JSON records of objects

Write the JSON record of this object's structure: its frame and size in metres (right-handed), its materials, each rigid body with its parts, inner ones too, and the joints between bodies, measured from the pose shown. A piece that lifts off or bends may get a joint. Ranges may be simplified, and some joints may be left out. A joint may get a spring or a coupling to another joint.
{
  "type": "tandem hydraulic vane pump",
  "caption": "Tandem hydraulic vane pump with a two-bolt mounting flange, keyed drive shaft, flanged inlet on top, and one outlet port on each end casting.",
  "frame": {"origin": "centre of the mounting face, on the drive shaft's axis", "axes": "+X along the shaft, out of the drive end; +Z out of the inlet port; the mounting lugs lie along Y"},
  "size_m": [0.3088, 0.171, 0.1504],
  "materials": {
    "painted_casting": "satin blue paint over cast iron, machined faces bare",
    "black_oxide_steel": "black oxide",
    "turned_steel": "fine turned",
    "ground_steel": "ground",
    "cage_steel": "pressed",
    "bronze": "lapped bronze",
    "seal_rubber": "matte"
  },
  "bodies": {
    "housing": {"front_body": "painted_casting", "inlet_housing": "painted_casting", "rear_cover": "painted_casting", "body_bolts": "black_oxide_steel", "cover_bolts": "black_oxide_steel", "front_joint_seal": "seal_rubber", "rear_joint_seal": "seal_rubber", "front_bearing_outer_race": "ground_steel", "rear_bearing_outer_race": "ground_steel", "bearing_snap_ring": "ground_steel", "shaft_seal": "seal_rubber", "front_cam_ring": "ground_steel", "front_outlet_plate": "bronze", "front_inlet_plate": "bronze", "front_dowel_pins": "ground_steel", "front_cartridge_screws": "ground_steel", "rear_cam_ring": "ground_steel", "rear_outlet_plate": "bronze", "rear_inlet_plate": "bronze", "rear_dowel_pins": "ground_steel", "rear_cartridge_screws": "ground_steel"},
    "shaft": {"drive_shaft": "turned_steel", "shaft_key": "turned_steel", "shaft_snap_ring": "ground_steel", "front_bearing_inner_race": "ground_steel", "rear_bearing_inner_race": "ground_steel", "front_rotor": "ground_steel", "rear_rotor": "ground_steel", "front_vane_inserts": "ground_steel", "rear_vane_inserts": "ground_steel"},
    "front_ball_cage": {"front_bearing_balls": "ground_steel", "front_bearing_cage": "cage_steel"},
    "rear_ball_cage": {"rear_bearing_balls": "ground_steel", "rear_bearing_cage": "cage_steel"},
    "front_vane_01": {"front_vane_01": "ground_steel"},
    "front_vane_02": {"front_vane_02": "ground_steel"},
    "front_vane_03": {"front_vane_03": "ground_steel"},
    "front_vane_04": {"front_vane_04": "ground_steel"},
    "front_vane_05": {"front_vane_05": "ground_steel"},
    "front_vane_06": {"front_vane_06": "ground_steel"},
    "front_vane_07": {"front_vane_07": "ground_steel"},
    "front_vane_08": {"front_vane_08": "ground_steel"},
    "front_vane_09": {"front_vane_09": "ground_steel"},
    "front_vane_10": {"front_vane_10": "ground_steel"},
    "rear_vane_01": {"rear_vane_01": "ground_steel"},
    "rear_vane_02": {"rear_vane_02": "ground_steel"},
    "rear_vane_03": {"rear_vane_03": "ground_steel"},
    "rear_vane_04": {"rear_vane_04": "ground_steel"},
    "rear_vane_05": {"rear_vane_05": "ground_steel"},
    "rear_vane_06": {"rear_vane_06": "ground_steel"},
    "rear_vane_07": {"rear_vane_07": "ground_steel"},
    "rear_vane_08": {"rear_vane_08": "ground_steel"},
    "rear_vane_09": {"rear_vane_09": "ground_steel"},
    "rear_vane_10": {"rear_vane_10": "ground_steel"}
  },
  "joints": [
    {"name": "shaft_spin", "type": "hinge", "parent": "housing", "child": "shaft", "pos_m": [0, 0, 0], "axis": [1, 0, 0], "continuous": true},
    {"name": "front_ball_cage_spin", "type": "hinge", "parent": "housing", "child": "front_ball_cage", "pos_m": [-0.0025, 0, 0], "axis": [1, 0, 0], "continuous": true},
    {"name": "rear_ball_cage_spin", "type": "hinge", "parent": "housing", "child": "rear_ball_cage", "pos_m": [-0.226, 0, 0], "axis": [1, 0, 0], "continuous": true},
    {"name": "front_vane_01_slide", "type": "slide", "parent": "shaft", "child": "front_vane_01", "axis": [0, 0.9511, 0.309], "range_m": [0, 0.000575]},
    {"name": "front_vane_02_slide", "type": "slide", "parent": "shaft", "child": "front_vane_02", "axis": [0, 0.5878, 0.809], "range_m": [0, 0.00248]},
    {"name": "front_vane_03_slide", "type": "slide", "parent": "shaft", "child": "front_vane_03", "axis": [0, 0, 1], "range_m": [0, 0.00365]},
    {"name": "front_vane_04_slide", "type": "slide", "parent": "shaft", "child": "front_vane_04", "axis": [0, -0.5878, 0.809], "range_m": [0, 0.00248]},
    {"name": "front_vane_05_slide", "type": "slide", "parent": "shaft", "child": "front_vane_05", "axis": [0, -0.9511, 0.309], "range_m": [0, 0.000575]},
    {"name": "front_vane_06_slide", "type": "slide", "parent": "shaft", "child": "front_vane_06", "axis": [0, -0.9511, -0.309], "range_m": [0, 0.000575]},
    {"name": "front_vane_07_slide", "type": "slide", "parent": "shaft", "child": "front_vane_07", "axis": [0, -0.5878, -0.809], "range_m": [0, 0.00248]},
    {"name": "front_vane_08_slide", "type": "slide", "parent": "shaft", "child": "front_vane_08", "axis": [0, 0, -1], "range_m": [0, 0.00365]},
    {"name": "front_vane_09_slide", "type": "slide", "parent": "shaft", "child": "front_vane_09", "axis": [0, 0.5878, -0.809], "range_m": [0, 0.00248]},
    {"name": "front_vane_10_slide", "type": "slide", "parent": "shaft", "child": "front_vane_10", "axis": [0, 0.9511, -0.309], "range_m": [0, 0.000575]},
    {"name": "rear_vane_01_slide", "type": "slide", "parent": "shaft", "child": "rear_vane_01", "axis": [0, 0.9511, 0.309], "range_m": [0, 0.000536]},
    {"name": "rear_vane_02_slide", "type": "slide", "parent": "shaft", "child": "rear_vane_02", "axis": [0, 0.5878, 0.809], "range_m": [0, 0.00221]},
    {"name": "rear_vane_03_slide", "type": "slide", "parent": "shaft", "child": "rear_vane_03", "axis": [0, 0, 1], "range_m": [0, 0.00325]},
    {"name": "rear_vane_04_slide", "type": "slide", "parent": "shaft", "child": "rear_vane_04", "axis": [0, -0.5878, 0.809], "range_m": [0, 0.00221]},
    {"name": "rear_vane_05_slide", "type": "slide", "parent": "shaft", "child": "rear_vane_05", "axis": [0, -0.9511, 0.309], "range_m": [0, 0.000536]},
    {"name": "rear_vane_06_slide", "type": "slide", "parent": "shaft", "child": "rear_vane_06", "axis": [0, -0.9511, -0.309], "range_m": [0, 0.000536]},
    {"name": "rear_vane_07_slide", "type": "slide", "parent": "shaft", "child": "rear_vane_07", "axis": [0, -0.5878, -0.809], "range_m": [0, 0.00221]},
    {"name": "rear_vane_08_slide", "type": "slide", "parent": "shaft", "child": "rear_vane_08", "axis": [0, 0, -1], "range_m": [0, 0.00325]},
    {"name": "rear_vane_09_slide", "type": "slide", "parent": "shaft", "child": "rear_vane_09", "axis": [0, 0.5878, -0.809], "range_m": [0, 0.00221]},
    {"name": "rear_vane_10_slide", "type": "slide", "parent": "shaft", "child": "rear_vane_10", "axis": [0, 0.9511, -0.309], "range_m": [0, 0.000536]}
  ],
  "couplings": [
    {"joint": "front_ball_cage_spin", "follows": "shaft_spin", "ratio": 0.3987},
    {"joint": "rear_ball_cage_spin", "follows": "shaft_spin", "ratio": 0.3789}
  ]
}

...

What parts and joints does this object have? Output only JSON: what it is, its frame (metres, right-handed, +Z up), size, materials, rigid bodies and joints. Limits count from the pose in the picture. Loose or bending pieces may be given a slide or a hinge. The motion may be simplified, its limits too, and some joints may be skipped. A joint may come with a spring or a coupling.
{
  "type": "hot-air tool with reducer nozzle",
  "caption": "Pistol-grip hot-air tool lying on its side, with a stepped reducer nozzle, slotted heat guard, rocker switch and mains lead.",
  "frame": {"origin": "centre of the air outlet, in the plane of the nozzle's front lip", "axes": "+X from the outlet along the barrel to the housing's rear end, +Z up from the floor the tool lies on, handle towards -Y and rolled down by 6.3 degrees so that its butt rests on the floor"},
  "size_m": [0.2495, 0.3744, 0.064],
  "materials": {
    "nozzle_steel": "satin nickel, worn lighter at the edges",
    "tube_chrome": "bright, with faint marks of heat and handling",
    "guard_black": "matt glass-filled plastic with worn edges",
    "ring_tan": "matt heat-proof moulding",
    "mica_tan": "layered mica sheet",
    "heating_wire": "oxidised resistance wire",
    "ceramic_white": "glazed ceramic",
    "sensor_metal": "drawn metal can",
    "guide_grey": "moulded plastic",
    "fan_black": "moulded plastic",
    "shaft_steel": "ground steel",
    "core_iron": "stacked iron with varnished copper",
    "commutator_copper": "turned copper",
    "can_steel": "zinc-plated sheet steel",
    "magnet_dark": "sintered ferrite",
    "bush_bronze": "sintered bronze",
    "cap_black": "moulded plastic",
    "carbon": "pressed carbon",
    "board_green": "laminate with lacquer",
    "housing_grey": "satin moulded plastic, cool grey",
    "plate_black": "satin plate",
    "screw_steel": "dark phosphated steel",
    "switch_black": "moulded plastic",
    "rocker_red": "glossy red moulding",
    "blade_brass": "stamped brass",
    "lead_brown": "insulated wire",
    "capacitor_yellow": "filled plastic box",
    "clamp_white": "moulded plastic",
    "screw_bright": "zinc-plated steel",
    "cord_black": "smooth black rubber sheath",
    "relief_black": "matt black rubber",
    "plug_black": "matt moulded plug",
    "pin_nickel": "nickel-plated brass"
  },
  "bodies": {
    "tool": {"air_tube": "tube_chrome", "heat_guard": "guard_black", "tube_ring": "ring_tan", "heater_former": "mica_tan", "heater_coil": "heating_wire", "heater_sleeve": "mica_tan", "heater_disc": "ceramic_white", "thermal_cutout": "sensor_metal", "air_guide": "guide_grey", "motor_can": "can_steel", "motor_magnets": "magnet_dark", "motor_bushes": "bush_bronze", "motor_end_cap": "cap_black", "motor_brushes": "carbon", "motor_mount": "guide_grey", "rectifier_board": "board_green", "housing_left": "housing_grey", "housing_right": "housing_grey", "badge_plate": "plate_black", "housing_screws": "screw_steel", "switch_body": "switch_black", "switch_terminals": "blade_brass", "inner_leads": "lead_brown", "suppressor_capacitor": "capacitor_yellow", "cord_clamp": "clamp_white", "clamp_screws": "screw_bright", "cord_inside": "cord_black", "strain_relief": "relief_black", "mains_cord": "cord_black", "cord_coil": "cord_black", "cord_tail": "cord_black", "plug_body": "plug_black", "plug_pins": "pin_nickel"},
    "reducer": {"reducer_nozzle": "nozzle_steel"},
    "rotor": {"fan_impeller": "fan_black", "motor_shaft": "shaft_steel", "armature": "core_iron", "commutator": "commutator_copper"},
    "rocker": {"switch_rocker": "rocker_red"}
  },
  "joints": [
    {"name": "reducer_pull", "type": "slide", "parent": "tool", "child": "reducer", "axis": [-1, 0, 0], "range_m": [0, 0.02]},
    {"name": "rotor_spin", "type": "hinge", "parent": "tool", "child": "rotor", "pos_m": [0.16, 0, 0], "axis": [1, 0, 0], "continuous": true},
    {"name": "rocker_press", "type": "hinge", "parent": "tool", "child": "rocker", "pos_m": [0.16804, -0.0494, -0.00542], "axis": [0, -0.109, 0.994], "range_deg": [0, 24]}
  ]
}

• **Task to carry out**
Where a line above contains the word "parts", copy that line.

• **Result for this exercise**
Write the JSON record of this object's structure: its frame and size in metres (right-handed), its materials, each rigid body with its parts, inner ones too, and the joints between bodies, measured from the pose shown. A piece that lifts off or bends may get a joint. Ranges may be simplified, and some joints may be left out. A joint may get a spring or a coupling to another joint.
What parts and joints does this object have? Output only JSON: what it is, its frame (metres, right-handed, +Z up), size, materials, rigid bodies and joints. Limits count from the pose in the picture. Loose or bending pieces may be given a slide or a hinge. The motion may be simplified, its limits too, and some joints may be skipped. A joint may come with a spring or a coupling.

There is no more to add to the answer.